__Exercise task__
Copy all of the records below verbatim.

__Exercise inputs__
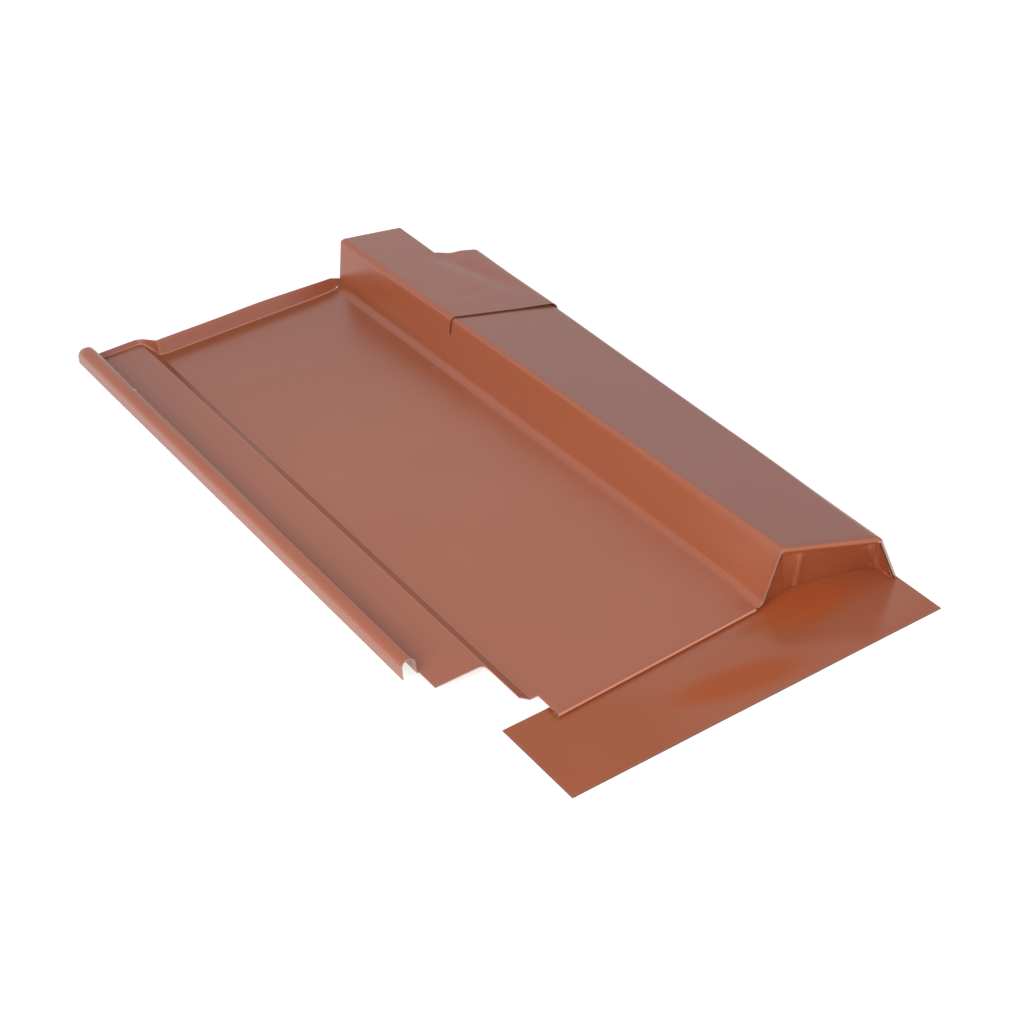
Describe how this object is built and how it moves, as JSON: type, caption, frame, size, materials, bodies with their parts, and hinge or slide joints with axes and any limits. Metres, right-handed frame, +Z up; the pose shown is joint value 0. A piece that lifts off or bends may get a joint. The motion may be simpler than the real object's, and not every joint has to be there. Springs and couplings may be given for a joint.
{
  "type": "metal roofing tile with raised side box",
  "caption": "Pressed sheet-metal roofing tile with a side roll, a flat pan, a raised side box under a lapped saddle cap, a turned-up back edge and a flat front apron.",
  "frame": {"origin": "middle of the footprint, level with the underside of the apron", "axes": "+X across the tile from the side roll to the side box, +Y up the roof slope from the apron to the turned-up back edge, +Z up"},
  "size_m": [0.2556, 0.506, 0.0394],
  "materials": {
    "coated_sheet": "gloss terracotta coating on thin steel sheet"
  },
  "bodies": {
    "root": {"roof_plate": "coated_sheet", "saddle_cap": "coated_sheet", "front_apron": "coated_sheet"}
  },
  "joints": []
}
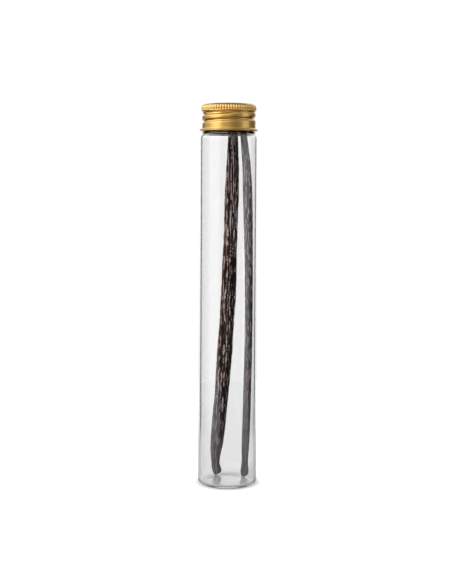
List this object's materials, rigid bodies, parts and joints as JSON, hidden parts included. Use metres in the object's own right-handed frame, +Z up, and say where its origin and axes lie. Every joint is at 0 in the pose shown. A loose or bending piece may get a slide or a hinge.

__Written answer__
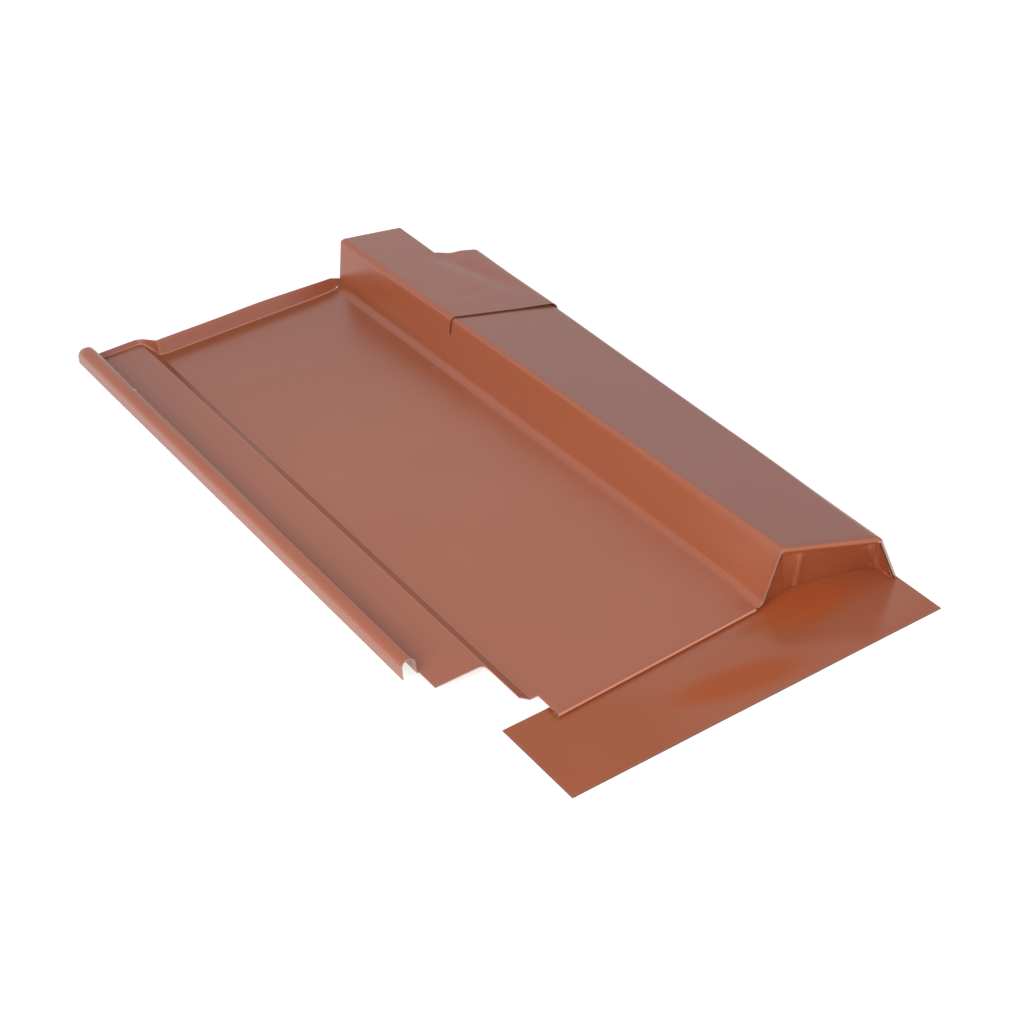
Describe how this object is built and how it moves, as JSON: type, caption, frame, size, materials, bodies with their parts, and hinge or slide joints with axes and any limits. Metres, right-handed frame, +Z up; the pose shown is joint value 0. A piece that lifts off or bends may get a joint. The motion may be simpler than the real object's, and not every joint has to be there. Springs and couplings may be given for a joint.
{
  "type": "metal roofing tile with raised side box",
  "caption": "Pressed sheet-metal roofing tile with a side roll, a flat pan, a raised side box under a lapped saddle cap, a turned-up back edge and a flat front apron.",
  "frame": {"origin": "middle of the footprint, level with the underside of the apron", "axes": "+X across the tile from the side roll to the side box, +Y up the roof slope from the apron to the turned-up back edge, +Z up"},
  "size_m": [0.2556, 0.506, 0.0394],
  "materials": {
    "coated_sheet": "gloss terracotta coating on thin steel sheet"
  },
  "bodies": {
    "root": {"roof_plate": "coated_sheet", "saddle_cap": "coated_sheet", "front_apron": "coated_sheet"}
  },
  "joints": []
}
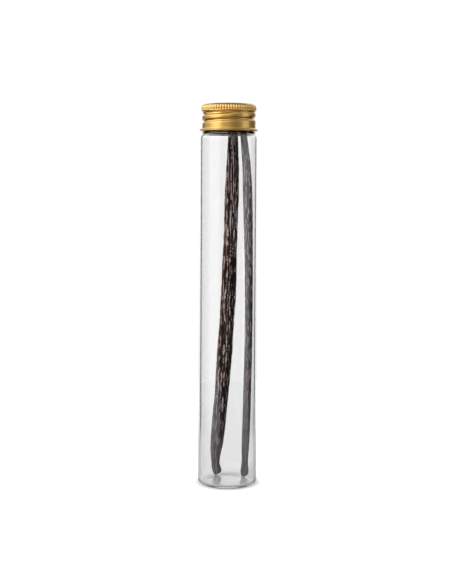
List this object's materials, rigid bodies, parts and joints as JSON, hidden parts included. Use metres in the object's own right-handed frame, +Z up, and say where its origin and axes lie. Every joint is at 0 in the pose shown. A loose or bending piece may get a slide or a hinge.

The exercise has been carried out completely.